Terrorism

Taliban, ISIS step up 'deliberate targeting' of civilians as deaths hit record high

Salaam Times and AFP

A wounded Afghan man receives treatment at the Wazir Akbar Khan Hospital after a car bombing in Kabul December 24. Militants detonated a car bomb before storming the compound where the Ministry of Public Works and an office of the Ministry of Labour, Social Affairs, Martyrs and Disabled are situated, Interior Ministry deputy spokesman Nasrat Rahimi said. [Wakil Kohsar/AFP]

A wounded Afghan man receives treatment at the Wazir Akbar Khan Hospital after a car bombing in Kabul December 24. Militants detonated a car bomb before storming the compound where the Ministry of Public Works and an office of the Ministry of Labour, Social Affairs, Martyrs and Disabled are situated, Interior Ministry deputy spokesman Nasrat Rahimi said. [Wakil Kohsar/AFP]

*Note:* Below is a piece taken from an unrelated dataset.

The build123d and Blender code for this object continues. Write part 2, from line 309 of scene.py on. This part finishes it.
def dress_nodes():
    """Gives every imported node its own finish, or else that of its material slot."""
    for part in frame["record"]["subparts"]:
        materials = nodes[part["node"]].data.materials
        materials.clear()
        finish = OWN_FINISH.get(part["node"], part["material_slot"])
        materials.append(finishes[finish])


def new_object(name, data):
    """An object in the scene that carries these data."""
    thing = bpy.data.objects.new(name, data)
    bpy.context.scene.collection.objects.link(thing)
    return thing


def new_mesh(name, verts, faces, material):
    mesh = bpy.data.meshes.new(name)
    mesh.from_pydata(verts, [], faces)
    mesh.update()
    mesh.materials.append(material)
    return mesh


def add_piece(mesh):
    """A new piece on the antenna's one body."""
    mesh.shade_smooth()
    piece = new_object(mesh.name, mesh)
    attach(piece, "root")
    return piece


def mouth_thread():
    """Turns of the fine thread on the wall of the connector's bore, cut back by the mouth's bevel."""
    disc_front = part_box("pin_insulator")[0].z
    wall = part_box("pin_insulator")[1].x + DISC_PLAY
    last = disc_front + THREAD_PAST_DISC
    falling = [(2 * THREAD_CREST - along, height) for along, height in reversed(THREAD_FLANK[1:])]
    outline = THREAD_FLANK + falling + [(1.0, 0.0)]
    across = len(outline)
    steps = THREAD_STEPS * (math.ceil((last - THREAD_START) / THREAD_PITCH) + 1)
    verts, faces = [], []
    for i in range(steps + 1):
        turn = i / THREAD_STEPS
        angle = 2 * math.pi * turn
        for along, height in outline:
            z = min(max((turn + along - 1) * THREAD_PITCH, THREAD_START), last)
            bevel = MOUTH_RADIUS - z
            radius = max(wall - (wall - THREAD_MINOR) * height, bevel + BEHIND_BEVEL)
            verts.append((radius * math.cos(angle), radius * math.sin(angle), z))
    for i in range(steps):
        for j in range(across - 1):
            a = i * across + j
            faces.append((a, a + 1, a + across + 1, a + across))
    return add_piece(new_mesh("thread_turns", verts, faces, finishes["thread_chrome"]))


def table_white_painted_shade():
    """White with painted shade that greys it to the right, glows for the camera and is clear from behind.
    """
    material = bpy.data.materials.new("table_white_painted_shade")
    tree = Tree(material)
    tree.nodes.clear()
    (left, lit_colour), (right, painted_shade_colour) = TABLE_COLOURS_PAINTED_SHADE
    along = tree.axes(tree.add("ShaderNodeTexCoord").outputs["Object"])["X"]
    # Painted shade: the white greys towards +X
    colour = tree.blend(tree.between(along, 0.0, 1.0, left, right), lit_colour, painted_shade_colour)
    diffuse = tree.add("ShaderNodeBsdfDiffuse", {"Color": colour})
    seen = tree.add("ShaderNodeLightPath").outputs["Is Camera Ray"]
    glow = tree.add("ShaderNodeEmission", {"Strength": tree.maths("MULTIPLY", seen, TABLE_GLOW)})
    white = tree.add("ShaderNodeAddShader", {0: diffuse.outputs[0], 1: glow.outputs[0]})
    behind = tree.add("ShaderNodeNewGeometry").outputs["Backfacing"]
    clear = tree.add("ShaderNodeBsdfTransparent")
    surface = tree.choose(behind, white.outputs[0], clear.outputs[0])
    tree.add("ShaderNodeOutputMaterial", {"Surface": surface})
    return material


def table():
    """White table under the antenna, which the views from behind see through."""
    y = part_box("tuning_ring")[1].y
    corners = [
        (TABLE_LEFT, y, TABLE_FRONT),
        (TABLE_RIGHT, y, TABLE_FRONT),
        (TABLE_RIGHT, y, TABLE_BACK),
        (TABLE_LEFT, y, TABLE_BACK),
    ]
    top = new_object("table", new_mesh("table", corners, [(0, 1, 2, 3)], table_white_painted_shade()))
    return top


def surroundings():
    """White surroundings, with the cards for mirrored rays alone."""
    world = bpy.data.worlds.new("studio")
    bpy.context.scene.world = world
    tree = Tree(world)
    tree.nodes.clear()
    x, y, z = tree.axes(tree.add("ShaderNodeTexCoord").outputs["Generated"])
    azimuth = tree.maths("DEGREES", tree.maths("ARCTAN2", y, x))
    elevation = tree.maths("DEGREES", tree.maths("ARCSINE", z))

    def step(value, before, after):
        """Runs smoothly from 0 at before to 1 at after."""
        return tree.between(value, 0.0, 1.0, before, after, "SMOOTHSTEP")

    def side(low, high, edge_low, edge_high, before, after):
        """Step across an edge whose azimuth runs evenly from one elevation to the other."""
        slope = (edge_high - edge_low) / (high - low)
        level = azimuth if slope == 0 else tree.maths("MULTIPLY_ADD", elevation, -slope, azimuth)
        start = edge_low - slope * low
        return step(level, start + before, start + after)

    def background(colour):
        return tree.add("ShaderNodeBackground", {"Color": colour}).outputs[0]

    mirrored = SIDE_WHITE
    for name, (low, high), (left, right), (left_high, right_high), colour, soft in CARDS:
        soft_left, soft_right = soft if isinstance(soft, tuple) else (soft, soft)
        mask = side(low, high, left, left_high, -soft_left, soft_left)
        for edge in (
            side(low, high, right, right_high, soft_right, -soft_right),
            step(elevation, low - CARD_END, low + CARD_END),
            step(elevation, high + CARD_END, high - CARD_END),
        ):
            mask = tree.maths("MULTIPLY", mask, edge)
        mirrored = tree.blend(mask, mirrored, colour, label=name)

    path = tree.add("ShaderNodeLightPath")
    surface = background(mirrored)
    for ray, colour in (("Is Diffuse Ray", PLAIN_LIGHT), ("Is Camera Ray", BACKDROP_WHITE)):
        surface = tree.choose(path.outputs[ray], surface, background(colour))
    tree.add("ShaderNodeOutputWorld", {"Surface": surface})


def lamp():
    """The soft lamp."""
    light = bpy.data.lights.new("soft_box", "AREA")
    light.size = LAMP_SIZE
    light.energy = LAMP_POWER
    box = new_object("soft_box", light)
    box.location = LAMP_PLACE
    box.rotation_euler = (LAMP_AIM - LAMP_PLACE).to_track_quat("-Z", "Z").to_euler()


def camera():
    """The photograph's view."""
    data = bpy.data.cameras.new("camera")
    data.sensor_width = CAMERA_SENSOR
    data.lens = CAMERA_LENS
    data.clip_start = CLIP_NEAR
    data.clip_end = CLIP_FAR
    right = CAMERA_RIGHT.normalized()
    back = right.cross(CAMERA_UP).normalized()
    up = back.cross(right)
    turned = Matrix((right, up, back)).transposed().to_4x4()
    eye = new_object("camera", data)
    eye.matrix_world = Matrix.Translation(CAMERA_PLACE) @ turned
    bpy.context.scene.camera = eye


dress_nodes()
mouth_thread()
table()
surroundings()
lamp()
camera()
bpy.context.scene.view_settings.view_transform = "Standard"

KABUL -- More civilians were killed in the Afghan war in 2018 than during any other year on record after amost two decades of fighting, according to a United Nations (UN) report released Sunday (February 24).

The uptick in violence in 2018 coincides with a significant increase in the number of deaths caused by the "deliberate targeting of civilians", according to the report, mostly stemming from suicide attacks by insurgents allied with the Taliban or "Islamic State of Iraq and Syria" (ISIS).

Civilian deaths jumped by 11% from 2017 with 3,804 people killed and another 7,189 wounded, according to the UN figures, as suicide attacks and bombings wreaked havoc across the country.

The report's release comes a day before the United States and the Taliban hold their next round of talks aimed at ending the conflict, raising tentative hopes for peace.

Wounded Afghan men receive treatment at the Wazir Akbar Khan Hospital in Kabul, November 21, one day after a suicide attack on a religious celebration. At least 50 people were killed and more than 72 wounded on November 20, officials said, in one of the deadliest assaults to strike Afghanistan in 2018. [Wakil Kohsar/AFP]

Wounded Afghan men receive treatment at the Wazir Akbar Khan Hospital in Kabul, November 21, one day after a suicide attack on a religious celebration. At least 50 people were killed and more than 72 wounded on November 20, officials said, in one of the deadliest assaults to strike Afghanistan in 2018. [Wakil Kohsar/AFP]

At least 32,000 civilians have been killed and another 60,000 wounded over the past decade since the organisation began compiling the data, according to the UN.

"It is time to put an end to this human misery and tragedy," said Tadamichi Yamamoto, head of the UN Assistance Mission in Afghanistan (UNAMA).

"The best way to halt the killings and maiming of civilians is to stop the fighting," he said.

Escalating violence

At least 65 suicide attacks were recorded in 2018 -- the majority hitting Kabul -- with militants responsible for the deaths of more than 2,200 civilians across the country.

An increase in air strikes against Taliban and ISIS fighters by coalition and Afghan forces also led to more civilian deaths in 2018, with more than 500 civilians killed by "aerial operations for the first time on record", the report said.

"The report is being evaluated by this organisation," the Afghan National Security Council said in a statement Sunday (February 24). "The Afghan National Defence and Security Forces (ANDSF) take the necessary precautions to prevent civilian casualties in all military operations, and the issue has always been emphasised and followed up."

The civilian casualties were "wholly unacceptable", said Yamamoto, who called on all parties to take "immediate and additional concrete steps to stop a further escalation in the number of civilians harmed and lives destroyed".

Afghanistan has suffered almost constant conflict since the Soviet occupation of 1979, which was followed by civil war, the Taliban regime and the US invasion in late 2001.